--- start of Input for this task ---
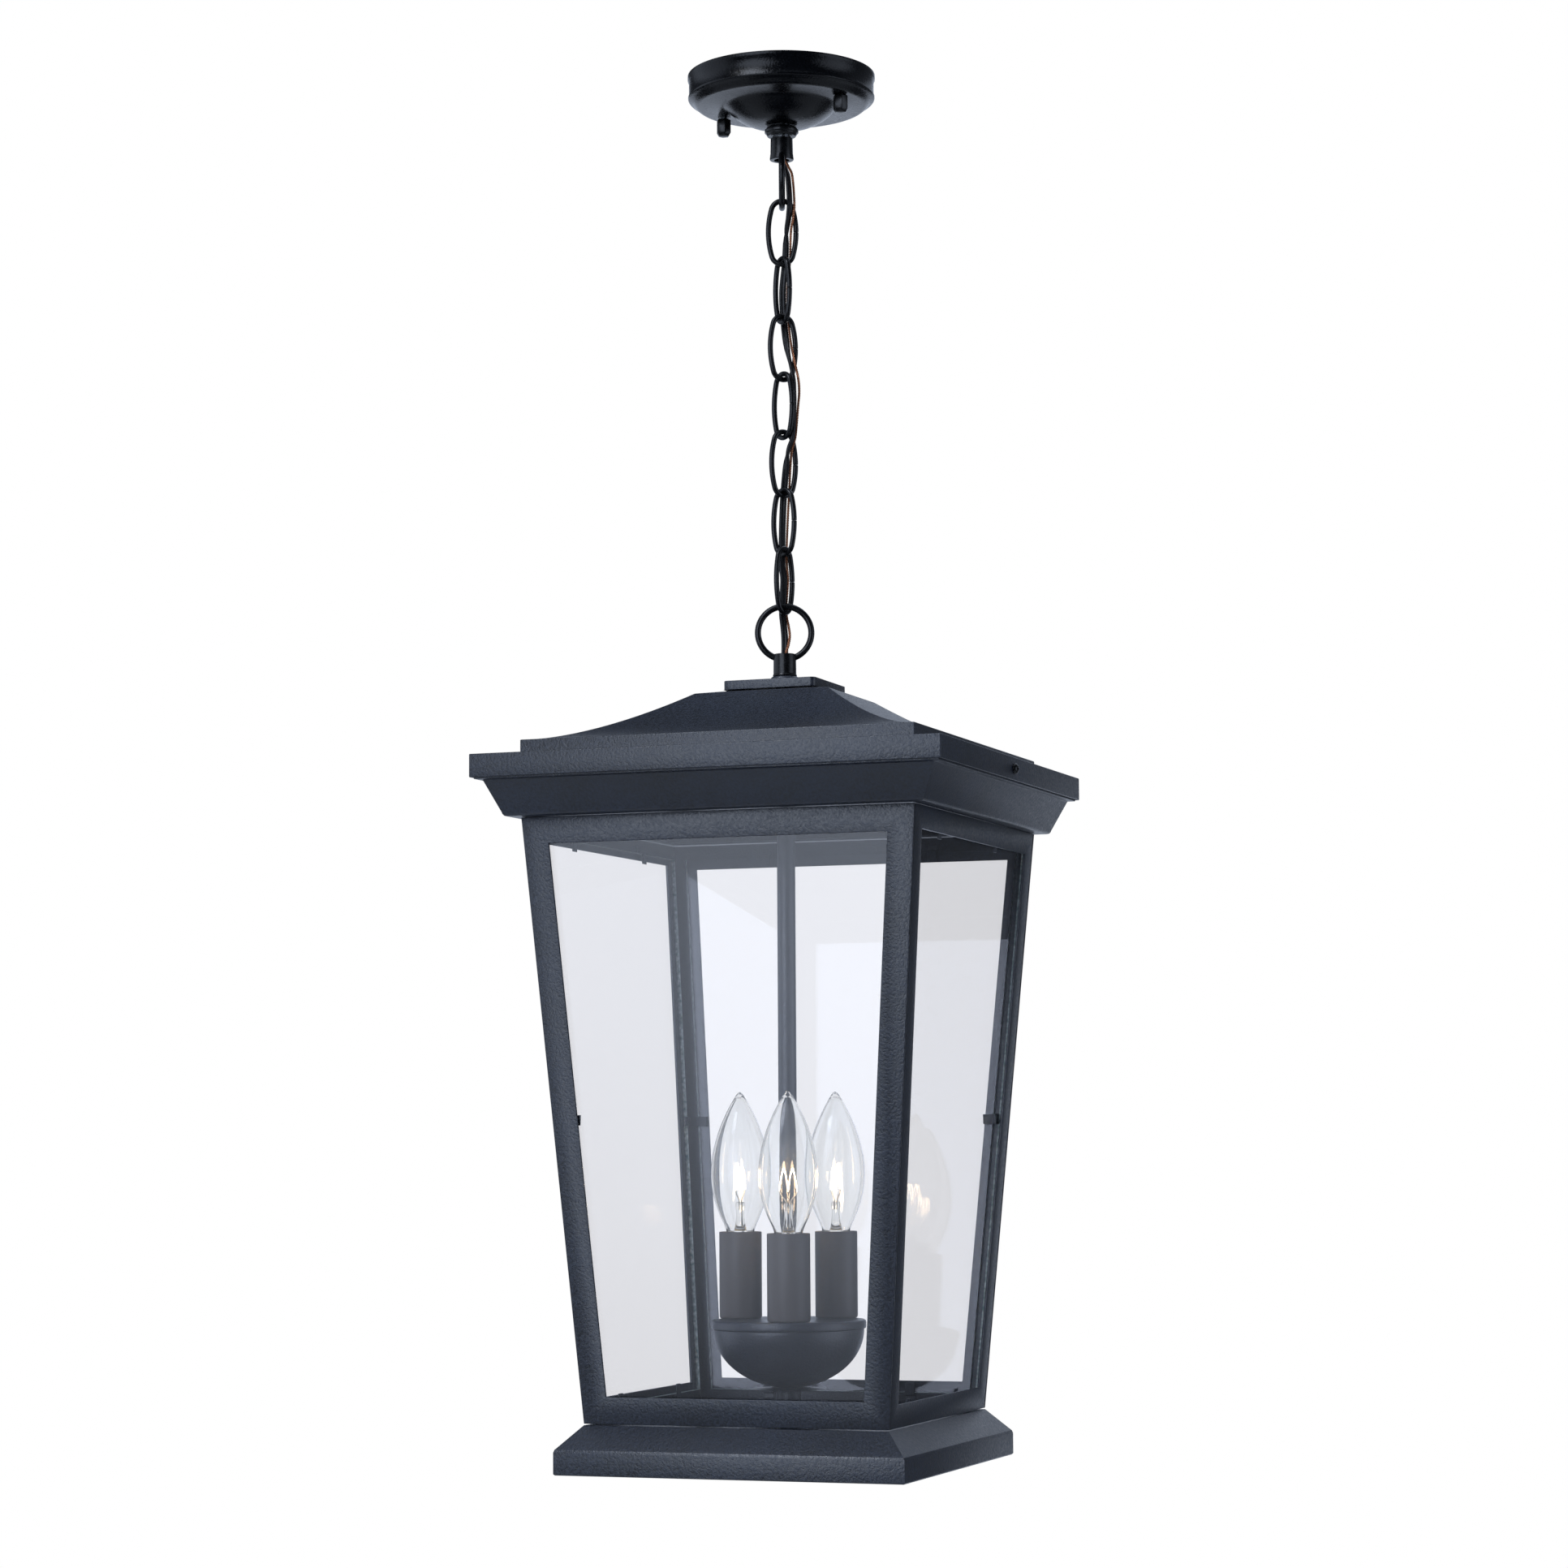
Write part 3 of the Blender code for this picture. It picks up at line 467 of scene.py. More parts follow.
def ring_and_coupler(owner, body, ring_z, way, turn, outline):
    """A wire ring below the coupler where way is -1, and above it where way is 1."""
    mouth = ring_z - way * RING_MOUTH
    coupler = [(radius, mouth - way * height) for radius, height in outline]
    coupler_bm = soften(spun(coupler, 64), 0.35, 3, 30)
    piece(f"{owner}_turned_coupler", coupler_bm, gloss_black, body, [f"{owner}_coupler"])
    half_open = math.asin(RING_HOLE / RING_RADIUS)
    plane = around(turn, 1).to_3d()
    points = []
    for n in range(RING_STEPS + 1):
        angle = half_open + (math.tau - 2 * half_open) * n / RING_STEPS
        height = ring_z - way * RING_RADIUS * math.cos(angle)
        points.append(plane * RING_RADIUS * math.sin(angle) * MM + Vector((0, 0, height * MM)))
    side = plane.cross(Vector((0, 0, 1)))
    ring_bm = drawn(stations_along(points, [side] * len(points)), round_section(RING_WIRE / 2, 24))
    piece(f"{owner}_wire_ring", ring_bm, gloss_black, body, [f"{owner}_ring"], 50)


collar = [
    (5.4, -31.8), (8.6, -31.8), (9.4, -32.3), (9.4, -33.0), (10.3, -33.4), (10.3, -35.2), (9.3, -35.7),
    (9.3, -36.2), (8.6, -37.4), (5.4, -37.4),
]
collar_bm = soften(spun(collar, 64), 0.2, 2, 25)
piece("grooved_collar", collar_bm, gloss_black, "ceiling", ["canopy_collar"])
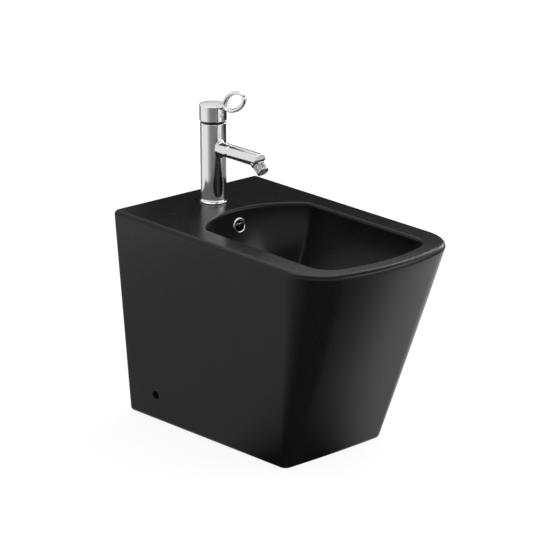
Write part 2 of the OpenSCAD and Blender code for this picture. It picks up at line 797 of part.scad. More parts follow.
--- end of Input for this task ---
### Brief
Extract every line above exactly as it stands.

### Solved problem
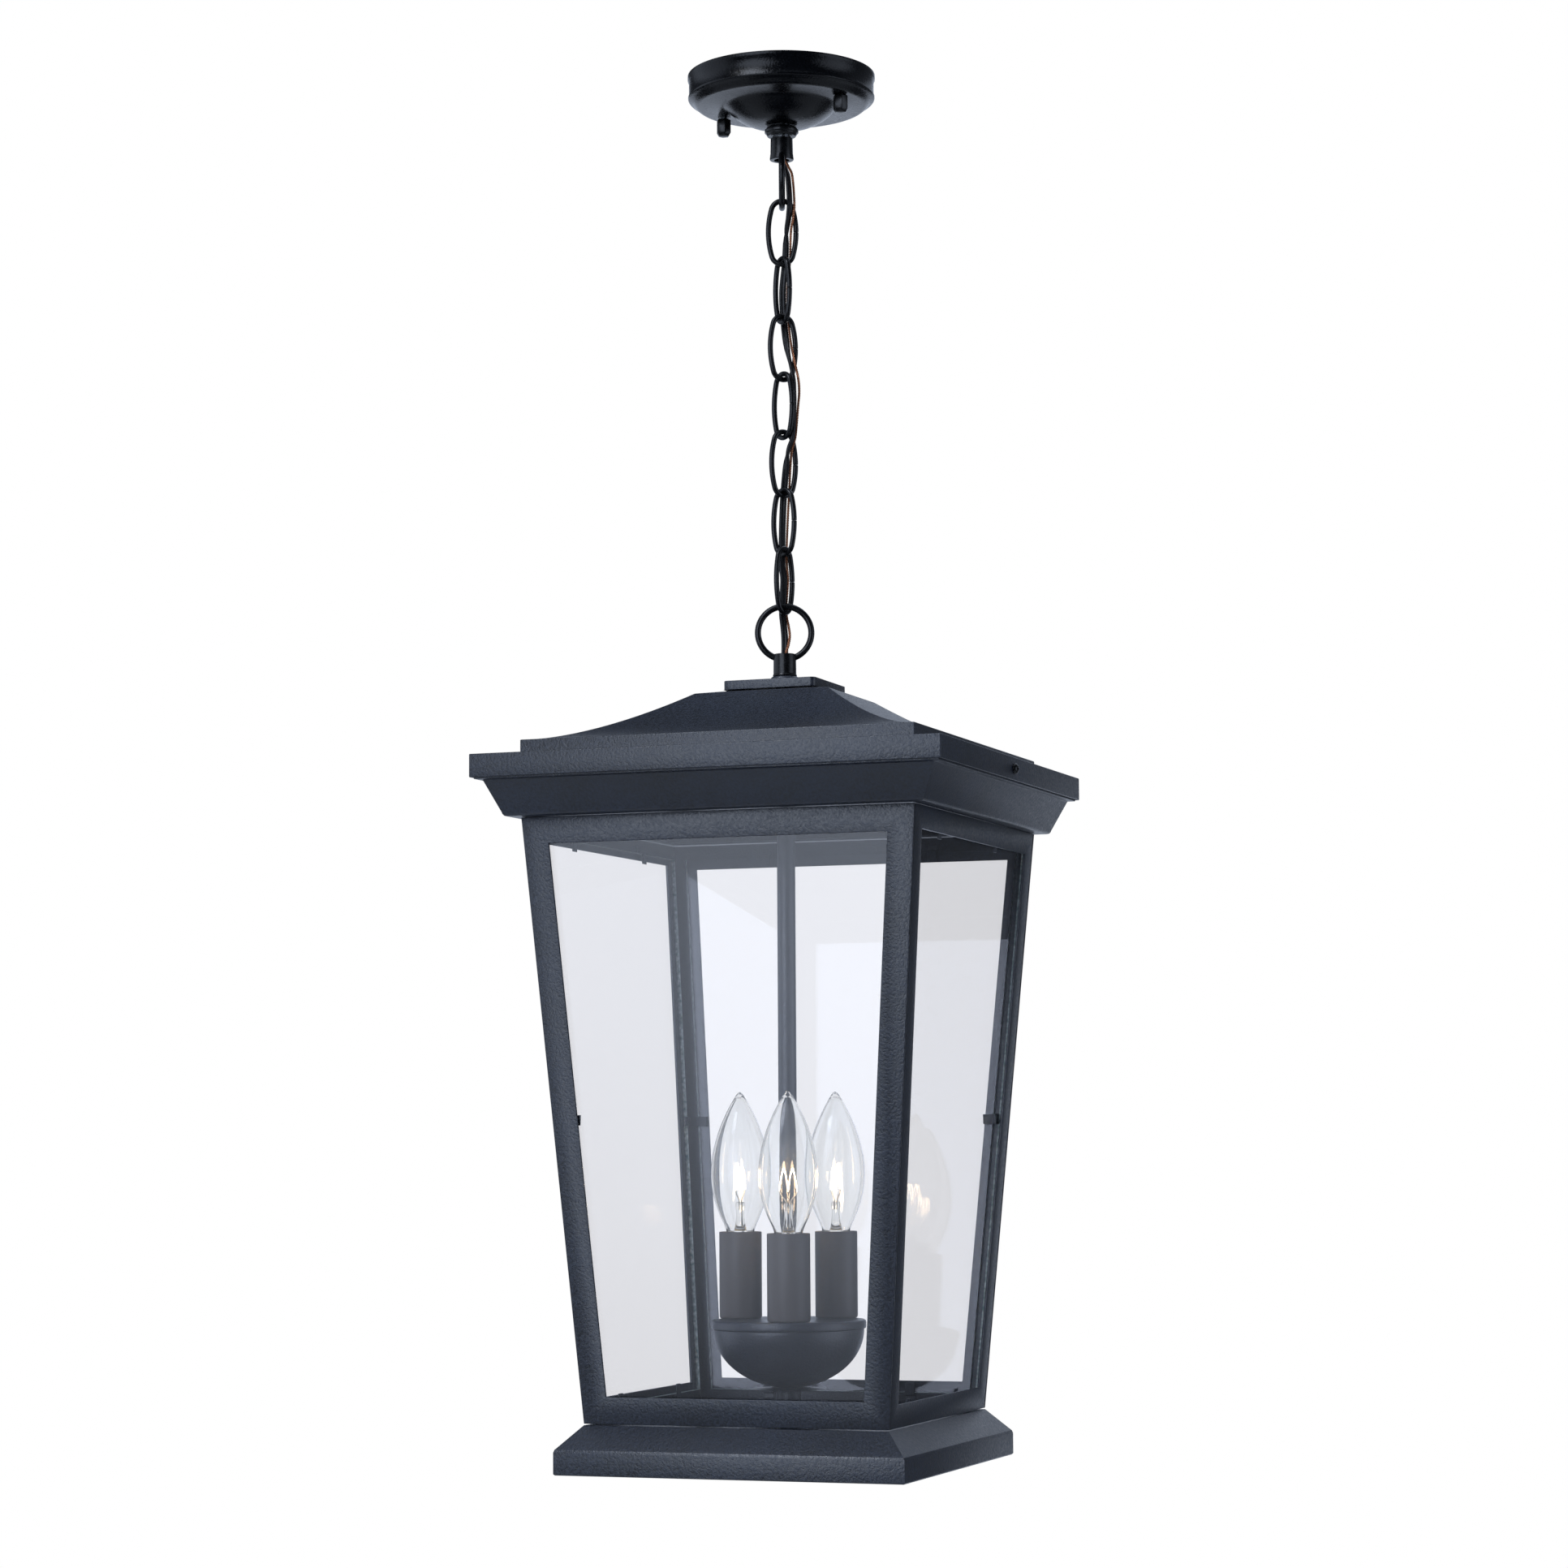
Write part 3 of the Blender code for this picture. It picks up at line 467 of scene.py. More parts follow.
def ring_and_coupler(owner, body, ring_z, way, turn, outline):
    """A wire ring below the coupler where way is -1, and above it where way is 1."""
    mouth = ring_z - way * RING_MOUTH
    coupler = [(radius, mouth - way * height) for radius, height in outline]
    coupler_bm = soften(spun(coupler, 64), 0.35, 3, 30)
    piece(f"{owner}_turned_coupler", coupler_bm, gloss_black, body, [f"{owner}_coupler"])
    half_open = math.asin(RING_HOLE / RING_RADIUS)
    plane = around(turn, 1).to_3d()
    points = []
    for n in range(RING_STEPS + 1):
        angle = half_open + (math.tau - 2 * half_open) * n / RING_STEPS
        height = ring_z - way * RING_RADIUS * math.cos(angle)
        points.append(plane * RING_RADIUS * math.sin(angle) * MM + Vector((0, 0, height * MM)))
    side = plane.cross(Vector((0, 0, 1)))
    ring_bm = drawn(stations_along(points, [side] * len(points)), round_section(RING_WIRE / 2, 24))
    piece(f"{owner}_wire_ring", ring_bm, gloss_black, body, [f"{owner}_ring"], 50)


collar = [
    (5.4, -31.8), (8.6, -31.8), (9.4, -32.3), (9.4, -33.0), (10.3, -33.4), (10.3, -35.2), (9.3, -35.7),
    (9.3, -36.2), (8.6, -37.4), (5.4, -37.4),
]
collar_bm = soften(spun(collar, 64), 0.2, 2, 25)
piece("grooved_collar", collar_bm, gloss_black, "ceiling", ["canopy_collar"])
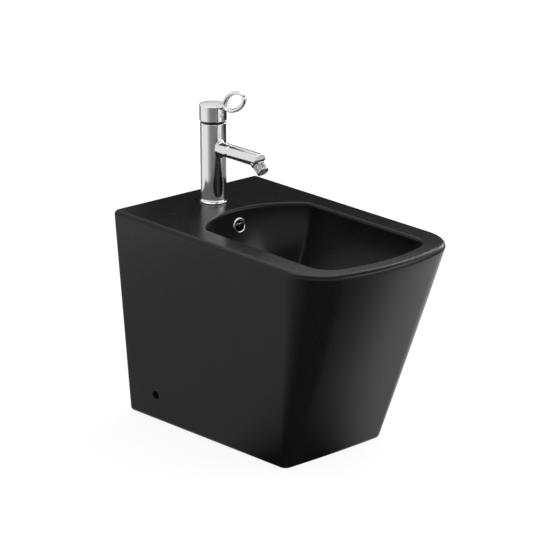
Write part 2 of the OpenSCAD and Blender code for this picture. It picks up at line 797 of part.scad. More parts follow.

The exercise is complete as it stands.